▶ [Problem statement] Repeat exactly each line of the data provided below.
--- start Data block ---
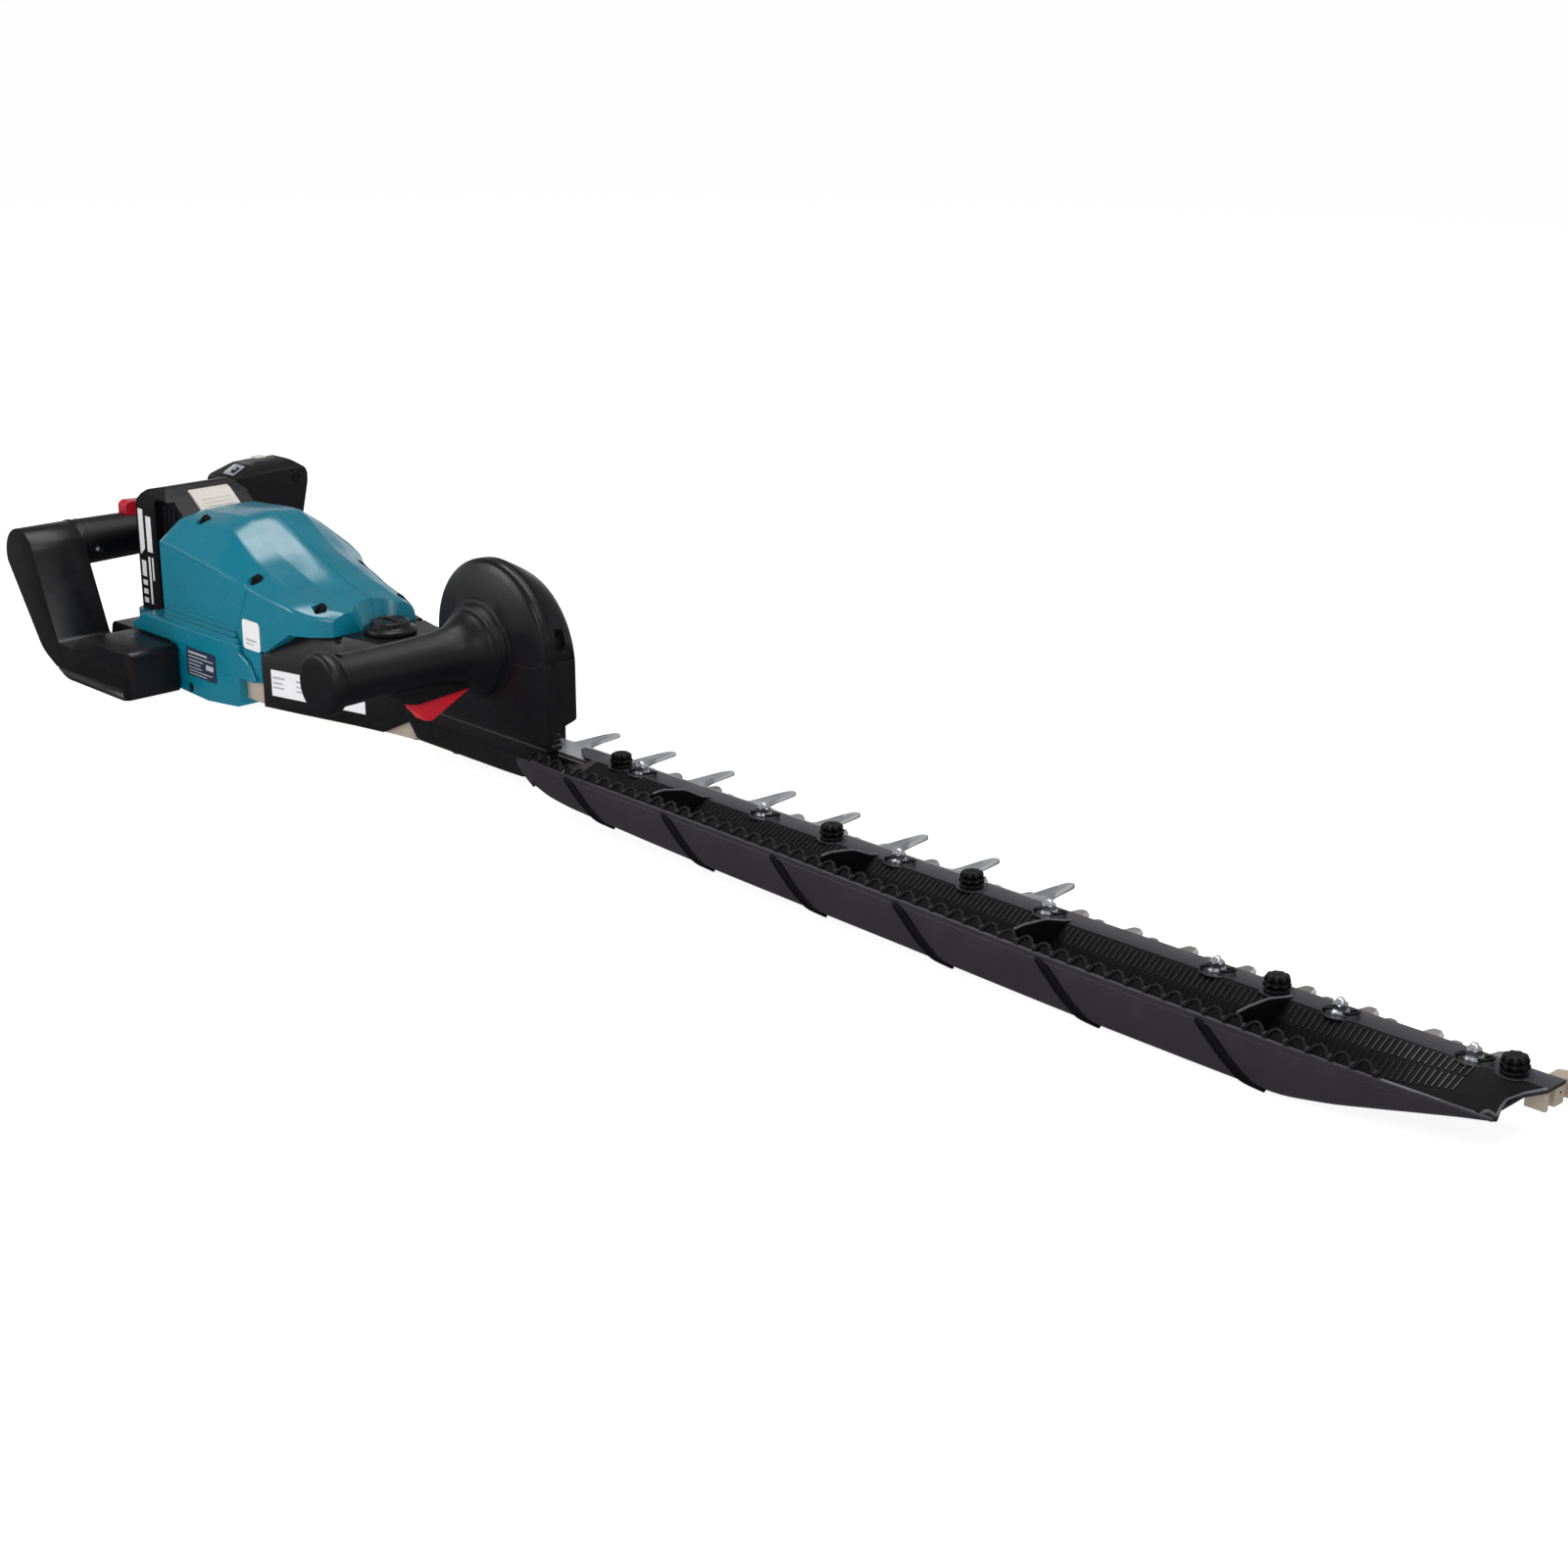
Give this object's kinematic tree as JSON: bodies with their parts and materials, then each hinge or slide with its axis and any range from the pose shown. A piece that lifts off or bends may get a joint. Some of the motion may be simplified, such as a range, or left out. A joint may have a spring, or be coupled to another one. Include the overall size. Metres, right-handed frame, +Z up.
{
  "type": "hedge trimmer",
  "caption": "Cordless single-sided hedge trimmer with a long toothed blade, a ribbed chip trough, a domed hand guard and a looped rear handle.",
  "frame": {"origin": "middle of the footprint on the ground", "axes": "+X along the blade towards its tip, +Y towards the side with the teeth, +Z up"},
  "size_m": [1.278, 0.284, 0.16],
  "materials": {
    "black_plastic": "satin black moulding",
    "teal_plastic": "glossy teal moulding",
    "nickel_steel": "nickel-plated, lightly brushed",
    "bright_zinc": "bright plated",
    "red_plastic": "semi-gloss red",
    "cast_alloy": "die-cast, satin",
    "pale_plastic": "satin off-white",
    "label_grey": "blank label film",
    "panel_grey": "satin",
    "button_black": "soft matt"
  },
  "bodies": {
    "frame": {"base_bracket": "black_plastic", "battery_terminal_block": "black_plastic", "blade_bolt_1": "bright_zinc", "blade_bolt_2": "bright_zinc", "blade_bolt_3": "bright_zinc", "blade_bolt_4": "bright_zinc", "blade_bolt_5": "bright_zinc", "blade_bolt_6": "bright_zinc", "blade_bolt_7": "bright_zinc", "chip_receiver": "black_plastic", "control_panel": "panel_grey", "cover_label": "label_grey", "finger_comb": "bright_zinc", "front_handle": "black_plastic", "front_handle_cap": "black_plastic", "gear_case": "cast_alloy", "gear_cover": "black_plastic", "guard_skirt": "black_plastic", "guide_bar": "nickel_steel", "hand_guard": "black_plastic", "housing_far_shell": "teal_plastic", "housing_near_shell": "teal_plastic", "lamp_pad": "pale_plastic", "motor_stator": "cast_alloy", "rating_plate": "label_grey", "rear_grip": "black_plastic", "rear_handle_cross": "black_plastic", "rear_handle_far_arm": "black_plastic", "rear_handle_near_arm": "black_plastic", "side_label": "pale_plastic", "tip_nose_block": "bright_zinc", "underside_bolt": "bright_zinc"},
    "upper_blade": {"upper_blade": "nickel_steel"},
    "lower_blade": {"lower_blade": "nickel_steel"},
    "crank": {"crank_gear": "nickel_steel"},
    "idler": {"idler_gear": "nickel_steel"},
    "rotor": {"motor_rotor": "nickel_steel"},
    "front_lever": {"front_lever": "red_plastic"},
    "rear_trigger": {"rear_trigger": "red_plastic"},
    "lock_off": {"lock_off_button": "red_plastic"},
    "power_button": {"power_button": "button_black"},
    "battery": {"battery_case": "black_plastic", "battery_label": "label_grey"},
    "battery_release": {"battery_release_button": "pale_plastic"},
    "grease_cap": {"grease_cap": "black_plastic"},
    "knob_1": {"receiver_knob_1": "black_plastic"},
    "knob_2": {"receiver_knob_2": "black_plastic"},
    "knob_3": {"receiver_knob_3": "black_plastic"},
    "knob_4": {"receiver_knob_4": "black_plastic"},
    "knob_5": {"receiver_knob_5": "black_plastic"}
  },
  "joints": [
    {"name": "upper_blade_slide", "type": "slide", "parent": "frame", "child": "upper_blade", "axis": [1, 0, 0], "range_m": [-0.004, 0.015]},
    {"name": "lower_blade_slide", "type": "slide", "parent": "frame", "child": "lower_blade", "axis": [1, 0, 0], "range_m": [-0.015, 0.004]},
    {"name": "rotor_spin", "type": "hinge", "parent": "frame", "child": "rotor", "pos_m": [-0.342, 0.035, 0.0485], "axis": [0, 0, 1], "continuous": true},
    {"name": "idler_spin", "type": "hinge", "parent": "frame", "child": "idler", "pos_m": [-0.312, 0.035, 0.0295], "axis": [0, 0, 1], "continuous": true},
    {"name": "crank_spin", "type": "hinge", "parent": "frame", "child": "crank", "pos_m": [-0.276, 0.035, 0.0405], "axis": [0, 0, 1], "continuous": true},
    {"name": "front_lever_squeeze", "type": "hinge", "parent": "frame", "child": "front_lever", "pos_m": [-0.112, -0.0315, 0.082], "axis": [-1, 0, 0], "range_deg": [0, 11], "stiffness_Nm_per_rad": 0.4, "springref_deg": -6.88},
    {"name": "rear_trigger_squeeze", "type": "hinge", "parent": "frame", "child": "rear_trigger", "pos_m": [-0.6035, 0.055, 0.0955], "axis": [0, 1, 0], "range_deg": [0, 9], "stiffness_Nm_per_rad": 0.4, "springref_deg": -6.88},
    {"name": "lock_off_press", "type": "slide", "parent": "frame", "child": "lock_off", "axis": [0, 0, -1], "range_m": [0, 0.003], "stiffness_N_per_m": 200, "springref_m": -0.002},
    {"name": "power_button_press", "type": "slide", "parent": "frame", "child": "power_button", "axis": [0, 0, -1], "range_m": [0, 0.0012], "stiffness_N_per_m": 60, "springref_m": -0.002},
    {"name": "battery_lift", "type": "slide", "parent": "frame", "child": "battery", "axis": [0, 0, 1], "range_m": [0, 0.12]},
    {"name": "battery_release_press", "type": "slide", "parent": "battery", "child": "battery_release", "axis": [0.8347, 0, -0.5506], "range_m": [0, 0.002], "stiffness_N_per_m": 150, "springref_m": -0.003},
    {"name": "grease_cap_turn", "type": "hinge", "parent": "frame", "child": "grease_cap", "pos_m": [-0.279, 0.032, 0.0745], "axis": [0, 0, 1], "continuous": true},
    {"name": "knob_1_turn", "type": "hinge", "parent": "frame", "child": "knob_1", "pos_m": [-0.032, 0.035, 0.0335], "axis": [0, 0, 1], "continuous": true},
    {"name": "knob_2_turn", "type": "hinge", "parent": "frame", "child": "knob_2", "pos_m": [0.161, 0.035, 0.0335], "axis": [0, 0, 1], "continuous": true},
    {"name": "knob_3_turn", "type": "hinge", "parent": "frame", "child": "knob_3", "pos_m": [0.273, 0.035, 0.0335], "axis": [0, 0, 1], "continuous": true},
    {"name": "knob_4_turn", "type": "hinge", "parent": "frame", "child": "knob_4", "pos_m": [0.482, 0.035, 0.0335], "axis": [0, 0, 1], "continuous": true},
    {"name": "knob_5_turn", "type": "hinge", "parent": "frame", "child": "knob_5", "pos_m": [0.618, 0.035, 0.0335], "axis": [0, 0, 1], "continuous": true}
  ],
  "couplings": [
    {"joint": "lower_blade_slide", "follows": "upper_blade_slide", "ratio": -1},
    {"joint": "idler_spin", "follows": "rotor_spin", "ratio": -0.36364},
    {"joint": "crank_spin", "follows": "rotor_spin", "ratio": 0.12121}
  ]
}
--- end Data block ---
▶ [Reply]
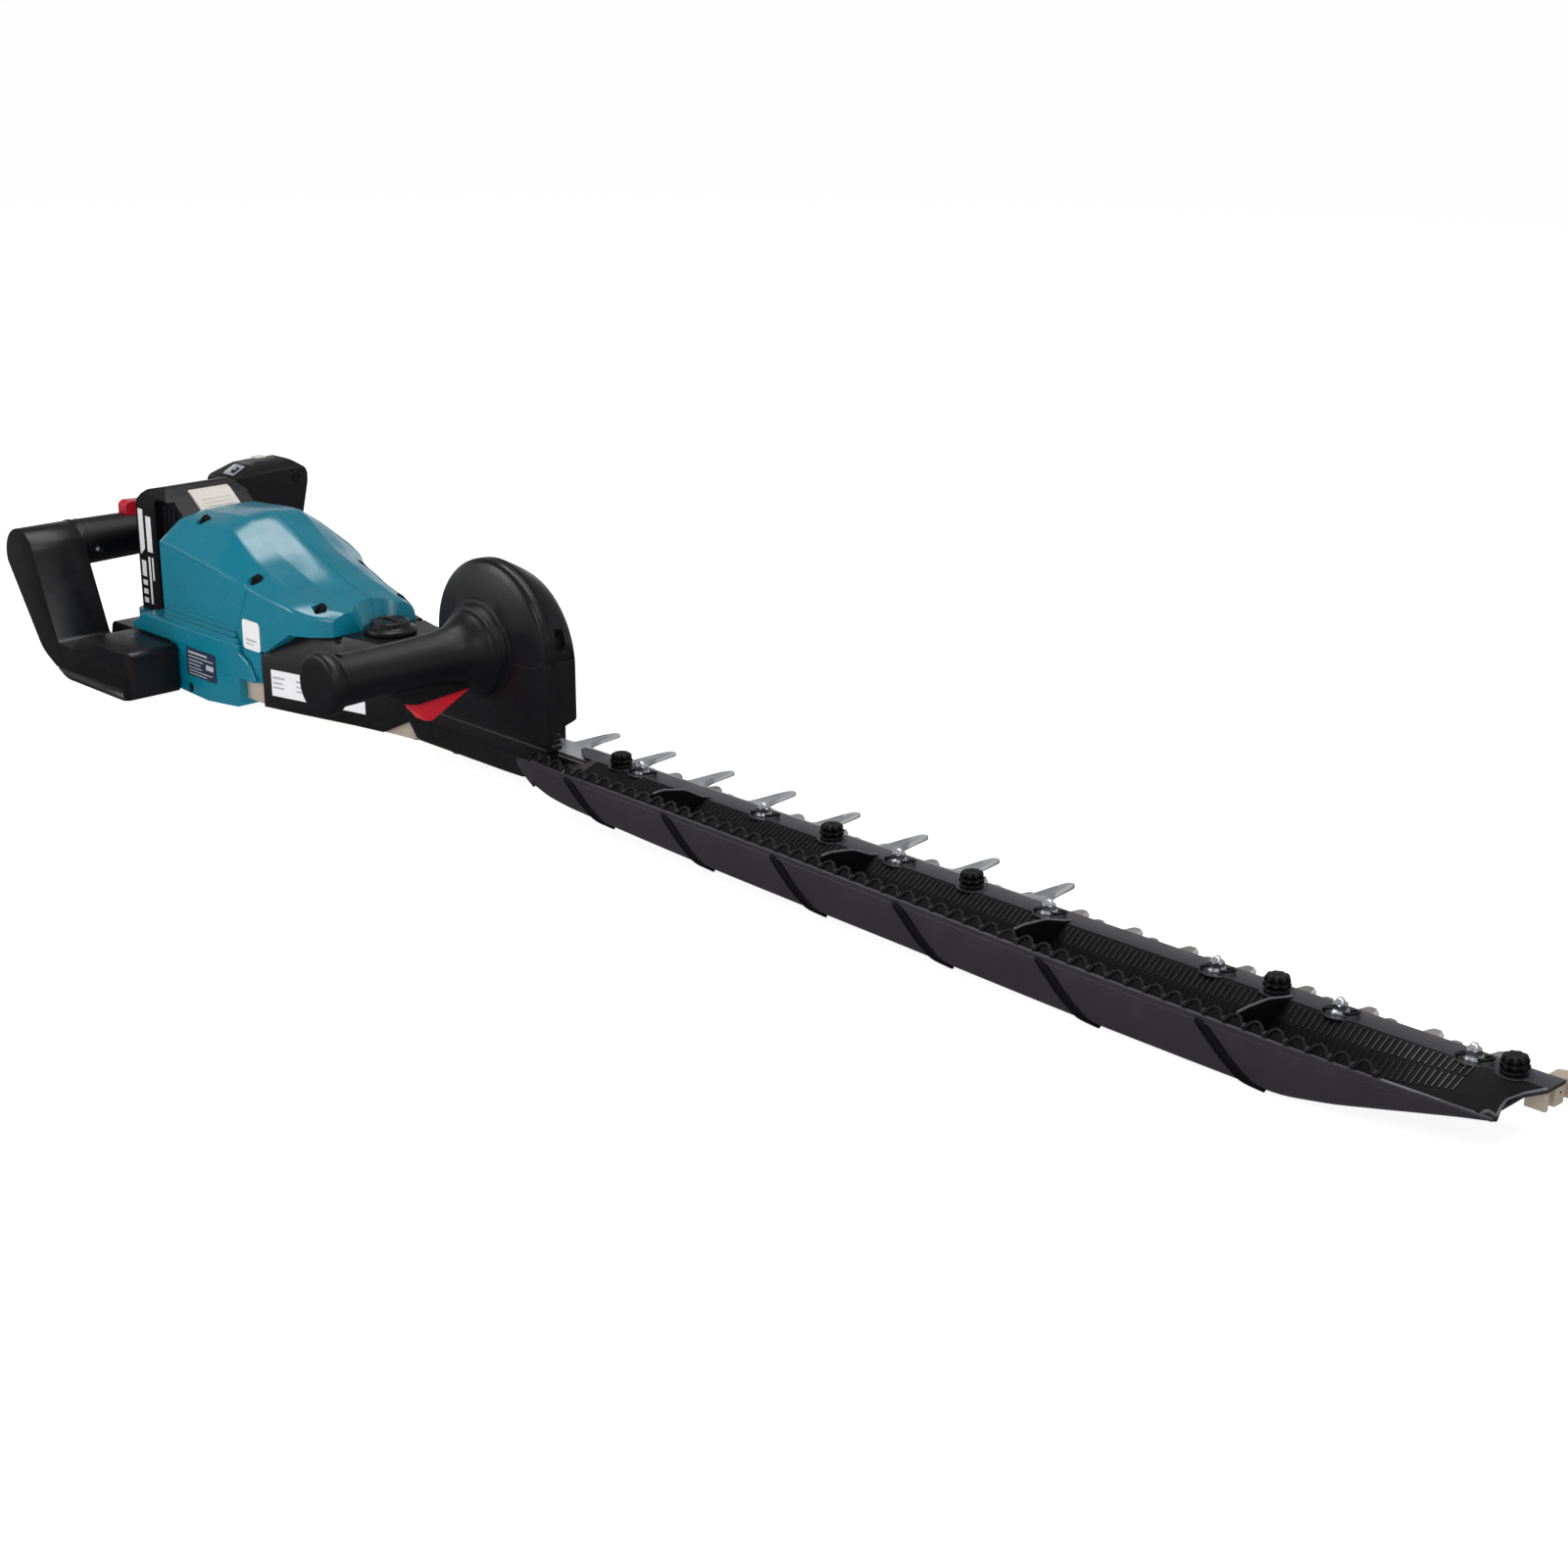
Give this object's kinematic tree as JSON: bodies with their parts and materials, then each hinge or slide with its axis and any range from the pose shown. A piece that lifts off or bends may get a joint. Some of the motion may be simplified, such as a range, or left out. A joint may have a spring, or be coupled to another one. Include the overall size. Metres, right-handed frame, +Z up.
{
  "type": "hedge trimmer",
  "caption": "Cordless single-sided hedge trimmer with a long toothed blade, a ribbed chip trough, a domed hand guard and a looped rear handle.",
  "frame": {"origin": "middle of the footprint on the ground", "axes": "+X along the blade towards its tip, +Y towards the side with the teeth, +Z up"},
  "size_m": [1.278, 0.284, 0.16],
  "materials": {
    "black_plastic": "satin black moulding",
    "teal_plastic": "glossy teal moulding",
    "nickel_steel": "nickel-plated, lightly brushed",
    "bright_zinc": "bright plated",
    "red_plastic": "semi-gloss red",
    "cast_alloy": "die-cast, satin",
    "pale_plastic": "satin off-white",
    "label_grey": "blank label film",
    "panel_grey": "satin",
    "button_black": "soft matt"
  },
  "bodies": {
    "frame": {"base_bracket": "black_plastic", "battery_terminal_block": "black_plastic", "blade_bolt_1": "bright_zinc", "blade_bolt_2": "bright_zinc", "blade_bolt_3": "bright_zinc", "blade_bolt_4": "bright_zinc", "blade_bolt_5": "bright_zinc", "blade_bolt_6": "bright_zinc", "blade_bolt_7": "bright_zinc", "chip_receiver": "black_plastic", "control_panel": "panel_grey", "cover_label": "label_grey", "finger_comb": "bright_zinc", "front_handle": "black_plastic", "front_handle_cap": "black_plastic", "gear_case": "cast_alloy", "gear_cover": "black_plastic", "guard_skirt": "black_plastic", "guide_bar": "nickel_steel", "hand_guard": "black_plastic", "housing_far_shell": "teal_plastic", "housing_near_shell": "teal_plastic", "lamp_pad": "pale_plastic", "motor_stator": "cast_alloy", "rating_plate": "label_grey", "rear_grip": "black_plastic", "rear_handle_cross": "black_plastic", "rear_handle_far_arm": "black_plastic", "rear_handle_near_arm": "black_plastic", "side_label": "pale_plastic", "tip_nose_block": "bright_zinc", "underside_bolt": "bright_zinc"},
    "upper_blade": {"upper_blade": "nickel_steel"},
    "lower_blade": {"lower_blade": "nickel_steel"},
    "crank": {"crank_gear": "nickel_steel"},
    "idler": {"idler_gear": "nickel_steel"},
    "rotor": {"motor_rotor": "nickel_steel"},
    "front_lever": {"front_lever": "red_plastic"},
    "rear_trigger": {"rear_trigger": "red_plastic"},
    "lock_off": {"lock_off_button": "red_plastic"},
    "power_button": {"power_button": "button_black"},
    "battery": {"battery_case": "black_plastic", "battery_label": "label_grey"},
    "battery_release": {"battery_release_button": "pale_plastic"},
    "grease_cap": {"grease_cap": "black_plastic"},
    "knob_1": {"receiver_knob_1": "black_plastic"},
    "knob_2": {"receiver_knob_2": "black_plastic"},
    "knob_3": {"receiver_knob_3": "black_plastic"},
    "knob_4": {"receiver_knob_4": "black_plastic"},
    "knob_5": {"receiver_knob_5": "black_plastic"}
  },
  "joints": [
    {"name": "upper_blade_slide", "type": "slide", "parent": "frame", "child": "upper_blade", "axis": [1, 0, 0], "range_m": [-0.004, 0.015]},
    {"name": "lower_blade_slide", "type": "slide", "parent": "frame", "child": "lower_blade", "axis": [1, 0, 0], "range_m": [-0.015, 0.004]},
    {"name": "rotor_spin", "type": "hinge", "parent": "frame", "child": "rotor", "pos_m": [-0.342, 0.035, 0.0485], "axis": [0, 0, 1], "continuous": true},
    {"name": "idler_spin", "type": "hinge", "parent": "frame", "child": "idler", "pos_m": [-0.312, 0.035, 0.0295], "axis": [0, 0, 1], "continuous": true},
    {"name": "crank_spin", "type": "hinge", "parent": "frame", "child": "crank", "pos_m": [-0.276, 0.035, 0.0405], "axis": [0, 0, 1], "continuous": true},
    {"name": "front_lever_squeeze", "type": "hinge", "parent": "frame", "child": "front_lever", "pos_m": [-0.112, -0.0315, 0.082], "axis": [-1, 0, 0], "range_deg": [0, 11], "stiffness_Nm_per_rad": 0.4, "springref_deg": -6.88},
    {"name": "rear_trigger_squeeze", "type": "hinge", "parent": "frame", "child": "rear_trigger", "pos_m": [-0.6035, 0.055, 0.0955], "axis": [0, 1, 0], "range_deg": [0, 9], "stiffness_Nm_per_rad": 0.4, "springref_deg": -6.88},
    {"name": "lock_off_press", "type": "slide", "parent": "frame", "child": "lock_off", "axis": [0, 0, -1], "range_m": [0, 0.003], "stiffness_N_per_m": 200, "springref_m": -0.002},
    {"name": "power_button_press", "type": "slide", "parent": "frame", "child": "power_button", "axis": [0, 0, -1], "range_m": [0, 0.0012], "stiffness_N_per_m": 60, "springref_m": -0.002},
    {"name": "battery_lift", "type": "slide", "parent": "frame", "child": "battery", "axis": [0, 0, 1], "range_m": [0, 0.12]},
    {"name": "battery_release_press", "type": "slide", "parent": "battery", "child": "battery_release", "axis": [0.8347, 0, -0.5506], "range_m": [0, 0.002], "stiffness_N_per_m": 150, "springref_m": -0.003},
    {"name": "grease_cap_turn", "type": "hinge", "parent": "frame", "child": "grease_cap", "pos_m": [-0.279, 0.032, 0.0745], "axis": [0, 0, 1], "continuous": true},
    {"name": "knob_1_turn", "type": "hinge", "parent": "frame", "child": "knob_1", "pos_m": [-0.032, 0.035, 0.0335], "axis": [0, 0, 1], "continuous": true},
    {"name": "knob_2_turn", "type": "hinge", "parent": "frame", "child": "knob_2", "pos_m": [0.161, 0.035, 0.0335], "axis": [0, 0, 1], "continuous": true},
    {"name": "knob_3_turn", "type": "hinge", "parent": "frame", "child": "knob_3", "pos_m": [0.273, 0.035, 0.0335], "axis": [0, 0, 1], "continuous": true},
    {"name": "knob_4_turn", "type": "hinge", "parent": "frame", "child": "knob_4", "pos_m": [0.482, 0.035, 0.0335], "axis": [0, 0, 1], "continuous": true},
    {"name": "knob_5_turn", "type": "hinge", "parent": "frame", "child": "knob_5", "pos_m": [0.618, 0.035, 0.0335], "axis": [0, 0, 1], "continuous": true}
  ],
  "couplings": [
    {"joint": "lower_blade_slide", "follows": "upper_blade_slide", "ratio": -1},
    {"joint": "idler_spin", "follows": "rotor_spin", "ratio": -0.36364},
    {"joint": "crank_spin", "follows": "rotor_spin", "ratio": 0.12121}
  ]
}